Exercise instructions: Please copy the lines below exactly, from the first one through the line showing "# The origin".

Recorded information:
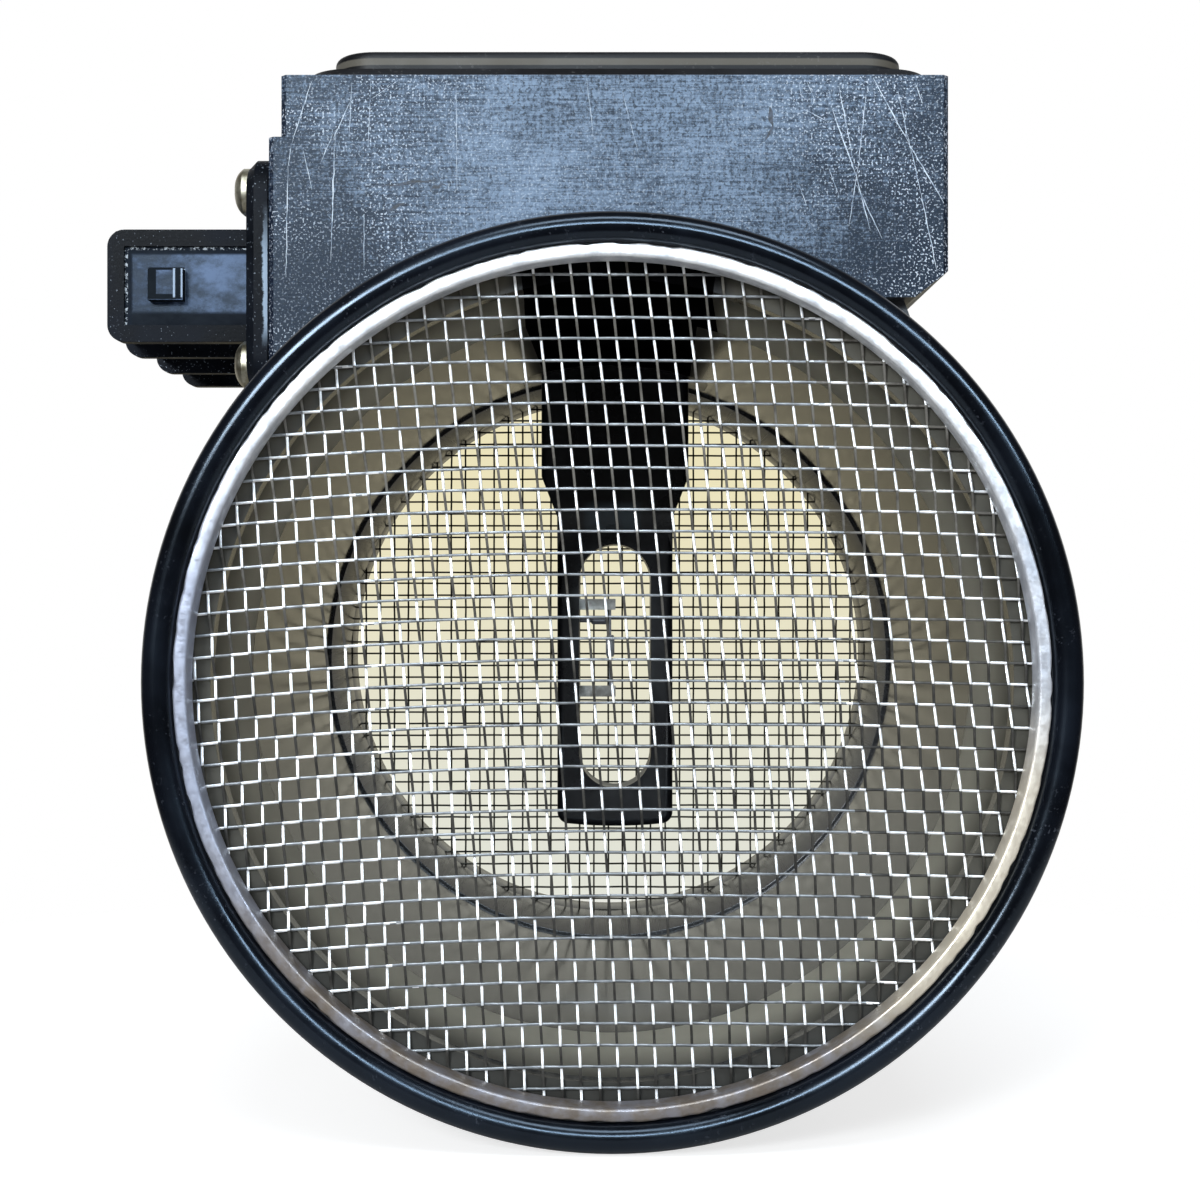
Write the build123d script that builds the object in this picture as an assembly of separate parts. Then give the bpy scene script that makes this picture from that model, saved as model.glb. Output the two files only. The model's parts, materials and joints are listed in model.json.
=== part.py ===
from build123d import *
import os

os.makedirs("parts", exist_ok=True)

# Mass airflow sensor. The air runs along +Y, Z is up, and the electronics box sits on top.
# The origin is on the duct's axis, in the middle of the inlet seal's straight band.

# Clearances
press_gap = 0.05      # between round pieces that are pressed or dropped into each other
slip_gap = 0.2        # round a block that passes through a wall

# Duct
tube_length = 113.0
duct_radius = 40.0
entry_step = 1.2      # the entry is wider than the duct by this
entry_length = 16.2   # from the screen pocket's floor to the step in the wall
entry_taper = 1.2
body_wall = 4.2

# Inlet seal and spigot
seal_length = 16.0
seal_wall = 1.5
seal_lip = 1.6        # rubber in front of the spigot's end
spigot_wall = 6.0
collar_step = 1.2
collar_width = 3.0

# Inlet screen and its retaining ring
ring_recess = 1.0     # ring face behind the rim
ring_width = 1.4
ring_length = 3.1
pocket_wall = 1.65
screen_thickness = 0.7
wire_width = 0.34
row_pitch = 2.19
cross_wire_count = 2
screen_rim = 0.3      # solid edge that shows inside the ring

# Outlet sleeve, screen, ring and spigot
sleeve_pocket = 31.8  # counterbore, from the outlet end to the shoulder in front of the sleeve
sleeve_seam = 0.4
sleeve_wall = 2.2
sleeve_length = 21.8
outlet_ring_length = 8.0
outlet_ring_step = 0.3
outlet_wall = 5.2
outlet_lead = 1.0     # chamfer that guides the hose on
outlet_setback = 1.0  # the spigot starts behind the box by this

# Electronics box, part of the duct's moulding, with its heights above the top of the bore
box_setback = 22.0    # box front behind the inlet rim
left_inset = 3.1      # box sides inside the width of the bore
right_inset = 2.3
box_rise = 26.9
floor_rise = 6.2
right_rise = 2.1
left_rise = -9.5
pad_rise = 20.0
pocket_rise = 0.0
plate_rise = 13.2
box_wall = 2.5
box_corner = 2.0
right_chamfer = 3.0
right_chamfer_width = 3.8
pad_height = 1.4
pocket_width = 5.2
rib_count = 3
rib_width = 2.2
edge_break = 0.6

# Lid and its sealing bead
lid_margin_side = 1.0
lid_margin_end = 2.0
lid_flange = 1.5
lid_rise = 2.8
lid_step = 3.4
lid_offset = 0.4      # the lid sits a little to the right
lid_skin = 1.5
lid_corner = 6.0
lid_lip_depth = 2.0
lid_lip_width = 1.4
bead_seal_width = 1.2
bead_seal_depth = 0.9

# Probe
probe_x = 0.8
probe_inset = 13.0    # probe axis in front of the box's back
stalk_width = 20.1
stalk_thickness = 8.6
stalk_low = 25.2
blade_width = 15.8
blade_thickness = 6.6
blade_top = 19.7
blade_low = -22.7
blade_corner = 1.6
window_width = 9.8
window_top = 15.9
window_low = -17.4
plug_width = 25.2
plug_length = 13.0
plug_corner = 3.0
probe_gasket_thickness = 0.8
probe_flange_width = 41.0
probe_flange_length = 18.0
probe_flange_thickness = 3.0

# Sensing elements in the probe's window
post_length = 5.0
post_height = 1.5
post_thickness = 0.8
post_upper_z = 7.7
post_lower_z = -4.3
lead_radius = 0.16
bobbin_radius = 0.6
bobbin_length = 3.0
bobbin_z = 1.95
thermistor_radius = 0.5
thermistor_length = 2.4
thermistor_lead = 1.6
thermistor_z = 5.4
thermistor_offset = 1.9

# Connector header, with its heights above the top of the bore
gasket_thickness = 0.4
header_flange_thickness = 2.6
header_length = 60.0
header_margin = 2.0   # from the flange's ends to the box's front and back
header_height = 26.8
header_rise = 5.2
header_corner = 4.1
header_edge = 1.0
screw_inset_y = 4.4
screw_inset_z = 3.5
shell_length = 17.8
shell_inset = 9.0     # from the flange's ends to the shell's
shell_low_rise = -0.3
shell_top_rise = 11.8
shell_wall = 1.4
shell_end_wall = 1.8
shell_corner = 2.0
shell_core_setback = 0.8
socket_floor = 1.8
slab_low_rise = -1.4
fin_low_rise = -2.1
slab_width = 2.0
fin_width = 1.6
fin_shares = (0.224, 0.612)
panel_depth = 0.3
panel_frame = 2.0
nub_width = 4.1
nub_height = 3.7
nub_rise = 1.1
nub_from_mouth = 5.0
block_inset = 4.0
block_height = 7.4
block_reach = 4.8

# Terminals and the strips inside
terminal_count = 6
terminal_width = 2.8
terminal_thickness = 0.8
terminal_tip_gap = 2.1
terminal_inner_reach = 2.6
strip_width = 1.2
strip_thickness = 0.3
strip_overlap = 2.0

# Screws, M3
screw_shank = 1.5
screw_head = 2.7
screw_head_height = 1.6
screw_recess = 0.9
header_screw_length = 8.0
probe_screw_length = 7.5
hole_clearance = 0.2
boss_size = 7.0

# Plate, board and what is on it
plate_thickness = 2.0
plate_gap = 0.6
plate_boss_margin = 1.0
plate_window_width = 20.0
plate_window_length = 7.0
post_side = 5.0
board_thickness = 0.8
board_margin = 3.6
board_back_gap = 1.0
probe_lead_count = 4
probe_lead_pitch = 3.6
control_chip_size = (10.0, 10.0, 1.6)
amplifier_chip_size = (6.0, 8.0, 1.6)
resistor_size = (8.0, 5.0, 1.0)
transistor_size = (6.6, 9.0, 2.4)
capacitor_size = (4.4, 3.0, 2.4)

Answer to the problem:
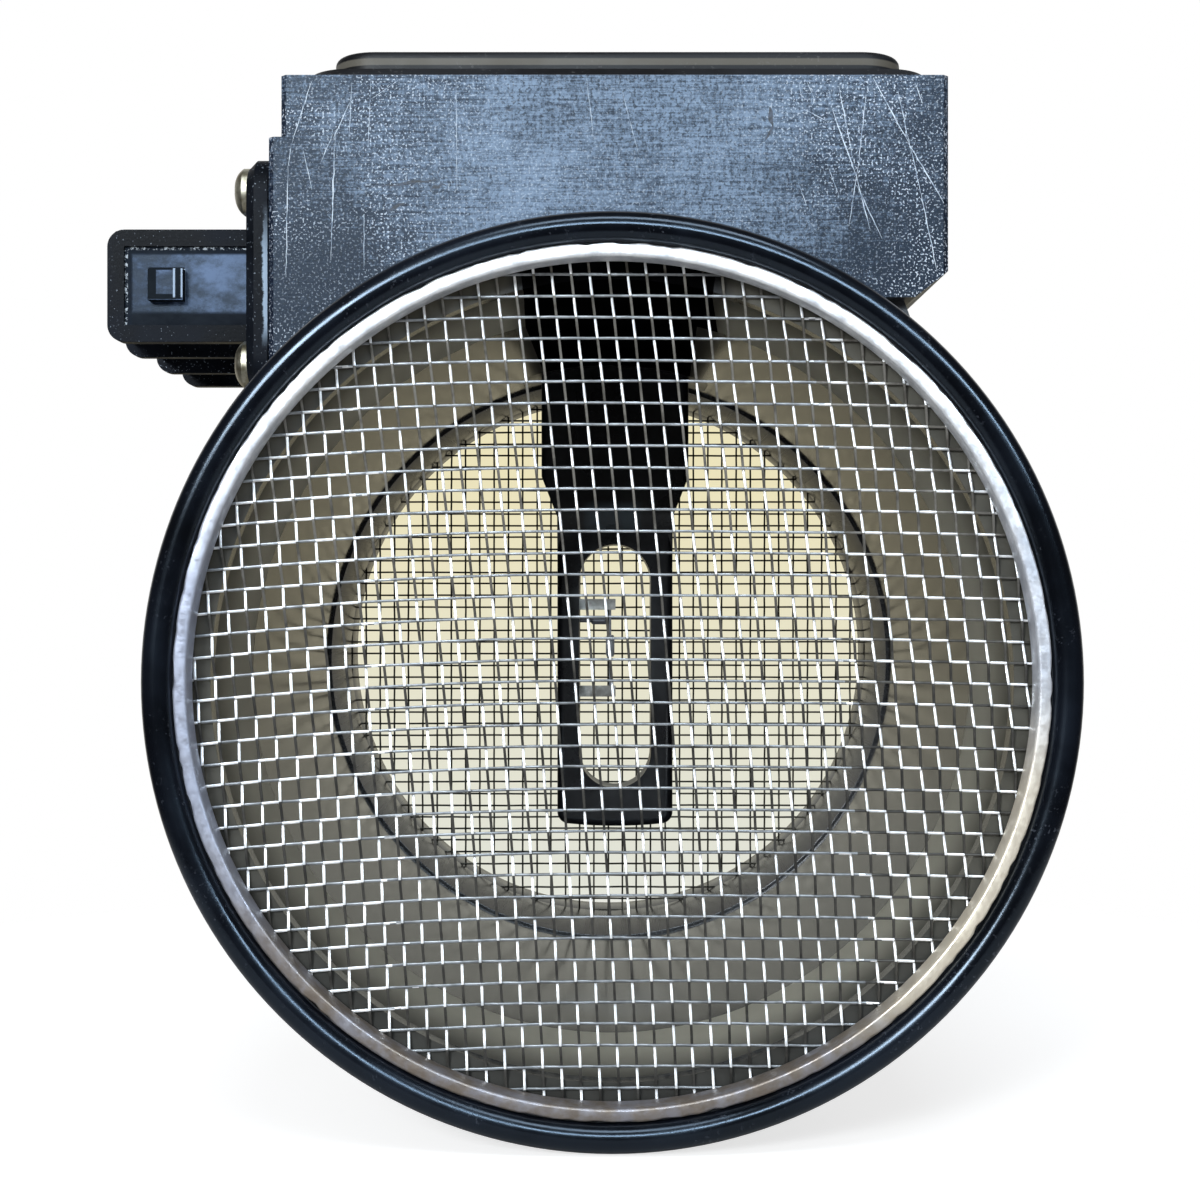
Write the build123d script that builds the object in this picture as an assembly of separate parts. Then give the bpy scene script that makes this picture from that model, saved as model.glb. Output the two files only. The model's parts, materials and joints are listed in model.json.
=== part.py ===
from build123d import *
import os

os.makedirs("parts", exist_ok=True)

# Mass airflow sensor. The air runs along +Y, Z is up, and the electronics box sits on top.
# The origin is on the duct's axis, in the middle of the inlet seal's straight band.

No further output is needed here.